福島第一原子力発電所3号機の燃料取り出し開始にあたって

2019年4月15日

一般社団法人 日本原子力産業協会
理事長 高橋 明男

 福島第一原子力発電所事故から約8年が経過し、今なお4万人を超える方々が避難生活を余儀なくされており、あらためて心よりお見舞いを申し上げます。こうした中、立地自治体である大熊町でも4月10日に避難指示が一部解除され、新しい町役場の開庁式が4月14日に行われるなど、復興に向けた環境整備も着実に進められています。

 福島第一原子力発電所の廃止措置は中長期ロードマップに沿って進められているが、その中で最大の課題の一つが使用済燃料プールからの燃料取り出しである。2014年12月に4号機使用済燃料プールからの燃料取り出しを完了しているが、本日3号機において燃料取り出しが開始された。
 3号機は炉心溶融を起こしており、燃料を取り出す原子炉建屋のオペレーティングフロア(オペフロ)は高線量で、これまでの準備作業には除染や遮へいに加え遠隔操作による数多くの無人作業が求められた。
 最初に水素爆発によってオペフロに積み重なった大小さまざまな瓦礫の撤去が行われた。使用済燃料プール上の20tを超える燃料交換機等の重量物も、プール内に貯蔵される燃料を損傷させることなく撤去しなければならず、瓦礫を把持するツールの開発、カメラによる詳細調査、繰り返しの手順見直し、モックアップ試験など、慎重の上に慎重を期し実施された。
 続いて線量の低減のためオペフロの除染、遮へい作業が行われた。この除染においても瓦礫の集積・吸引、床面のはつり機能を備えた遠隔操作型の装置が使われた。その結果有人作業も可能となる1mSv/hオーダーまで線量を低減することができた。
 最後に燃料取扱装置と燃料取り出し用カバーを設置したが、このカバーには作業性を良くするため内部の作業空間を広くとりながら軽量化するためにドーム型を採用するという工夫も施された。
 なお、厳しい作業環境下で、オペフロの線量低減工事、燃料取り出し用カバー設置工事に取り組んだ作業チームには、4月14日に内閣総理大臣感謝状が授与された。これまでの困難な作業に対し、その苦労と功績が評価されたものとして敬意を表したい。

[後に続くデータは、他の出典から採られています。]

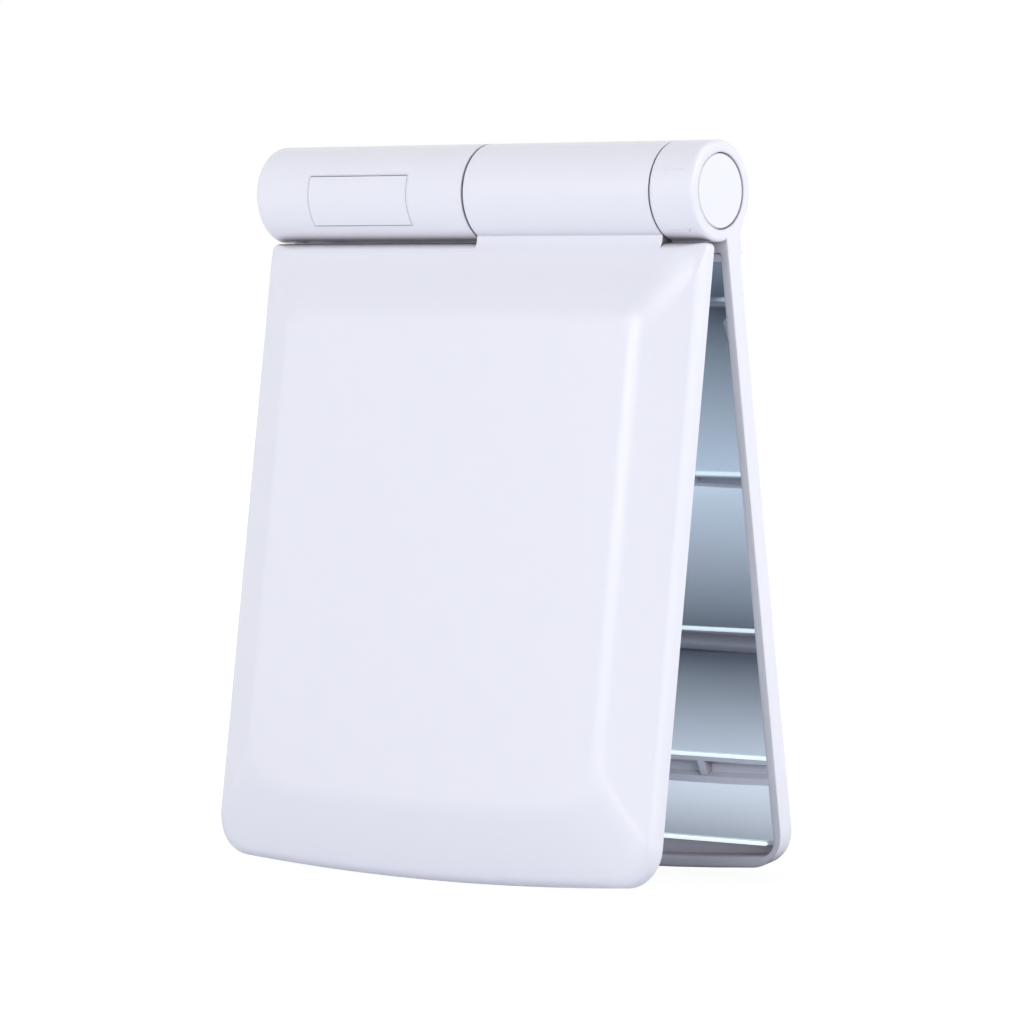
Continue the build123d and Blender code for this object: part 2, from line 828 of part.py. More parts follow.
def stand_up():
    """Open the two leaves and stand them on the floor, with the origin under the middle."""
    placed = {}
    for name, piece in rear_pieces.items():
        placed[name] = Rot(X=lean) * gather(piece)
    for name, piece in front_pieces.items():
        placed[name] = Rot(X=-lean) * mirror(gather(piece), about=Plane.XZ)
    back = placed["rear_shell"].bounding_box().max.Y
    front = placed["front_cover"].bounding_box().min.Y
    to_floor = Pos(0, -(back + front) / 2, hinge_height)
    return {name: to_floor * shape for name, shape in placed.items()}


parts = stand_up()
os.makedirs("parts", exist_ok=True)
for name, shape in parts.items():
    shape.label = name
    export_step(shape, f"parts/{name}.step")
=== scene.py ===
import json
from math import atan, atan2, cos, pi, radians, sin, sqrt, tan

import bmesh
import bpy
from bpy.props import FloatProperty, FloatVectorProperty, IntProperty, PointerProperty
from mathutils import Matrix, Vector


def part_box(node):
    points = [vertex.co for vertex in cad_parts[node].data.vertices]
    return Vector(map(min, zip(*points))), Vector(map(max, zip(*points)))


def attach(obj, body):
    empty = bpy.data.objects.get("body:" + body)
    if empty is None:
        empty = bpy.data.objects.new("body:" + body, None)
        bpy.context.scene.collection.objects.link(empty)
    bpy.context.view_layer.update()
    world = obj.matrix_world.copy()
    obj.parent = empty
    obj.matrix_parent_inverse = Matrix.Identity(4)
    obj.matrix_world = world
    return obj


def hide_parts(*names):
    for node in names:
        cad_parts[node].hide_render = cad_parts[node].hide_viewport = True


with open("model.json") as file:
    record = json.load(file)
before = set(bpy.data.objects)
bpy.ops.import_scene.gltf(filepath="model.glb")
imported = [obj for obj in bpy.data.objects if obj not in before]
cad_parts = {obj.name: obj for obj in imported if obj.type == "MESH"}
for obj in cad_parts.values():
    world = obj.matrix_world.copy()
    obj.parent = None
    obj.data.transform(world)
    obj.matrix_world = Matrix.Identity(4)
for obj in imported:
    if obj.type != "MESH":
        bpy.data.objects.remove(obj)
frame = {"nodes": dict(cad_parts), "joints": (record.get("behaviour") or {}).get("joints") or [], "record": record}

bl_info = {
    "name": "Lighted compact mirror",
    "version": (1, 0, 0),
    "blender": (4, 5, 0),
    "location": "View3D > Sidebar > Mirror",
    "description": "Dresses a folding mirror with lamps: its domed cover, silvered panes, lamp windows and studio",
    "category": "Object",
}

MM = 0.001
FRONT, REAR = -1, 1
WELD = 0.002 * MM
CORNER_STEPS = 10
BOW_STEPS = 24
EDGE_STEPS = 3
RIM_STEPS = 12
BORDER_STEPS = 5
CREASE_STEPS = 14
WINDOW_CORNER_STEPS = 8
STROKE_POINTS = 14
STROKE_SIDES = 12
WHITE = (1.0, 1.0, 1.0, 1.0)
BLACK = (0.0, 0.0, 0.0, 1.0)
# Soft boxes: name, direction from the mirror, distance, width and height in metres, power in watts
LAMPS = (
    ("crease_box", (-0.236, -0.947, 0.4), 0.97, 0.4, 0.4, 1.75),
    ("front_box", (-0.236, -0.947, 0.22), 0.95, 0.75, 0.6, 1.7),
    ("low_box", (0.2, -0.97, 0.02), 1.1, 0.8, 0.12, 0.95),
    ("right_box", (0.8, 0.42, 0.35), 1.2, 0.6, 0.5, 5.9),
    ("side_box", (0.93, -0.3, 0.2), 1.2, 1.3, 0.5, 3.2),
    ("left_box", (-0.9, -0.42, 0.1), 1.3, 0.6, 0.5, 0.5),
    ("top_box", (0.0, 0.1, 1.0), 1.2, 0.6, 0.4, 2.6),
)
HINGE = next(joint for joint in frame["joints"] if joint["name"] == "leaf_hinge")
AXIS = Vector(HINGE["pos_m"])
LEAN = radians(-HINGE["range_deg"][0]) / 2


def leaf_matrix(side):
    """From a leaf's own frame, which is (along the barrel, depth behind the hinge plane, height), to the world."""
    turn = Matrix((
        (1, 0, 0),
        (0, side * cos(LEAN), -side * sin(LEAN)),
        (0, sin(LEAN), cos(LEAN)),
    ))
    return Matrix.Translation(AXIS) @ turn.to_4x4()


def leaf_box(node, side):
    """Lowest and highest corner of a node in its leaf's own frame."""
    inverse = leaf_matrix(side).inverted()
    corners = [inverse @ vertex.co for vertex in frame["nodes"][node].data.vertices]
    low = Vector(min(corner[axis] for corner in corners) for axis in range(3))
    high = Vector(max(corner[axis] for corner in corners) for axis in range(3))
    return low, high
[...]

 燃料取り出しはリスクの低減や、地域、国民の皆さまの不安解消につながる大事な一歩である。今後の作業はカメラの映像を見ながらの遠隔操作で進めることになるので、これまでの準備作業で培ったノウハウを活かし、慎重に、着実に作業を進めていただきたい。また、今回の知見、経験が活かされ、次の1,2号機の燃料取り出し準備が進むことを期待したい。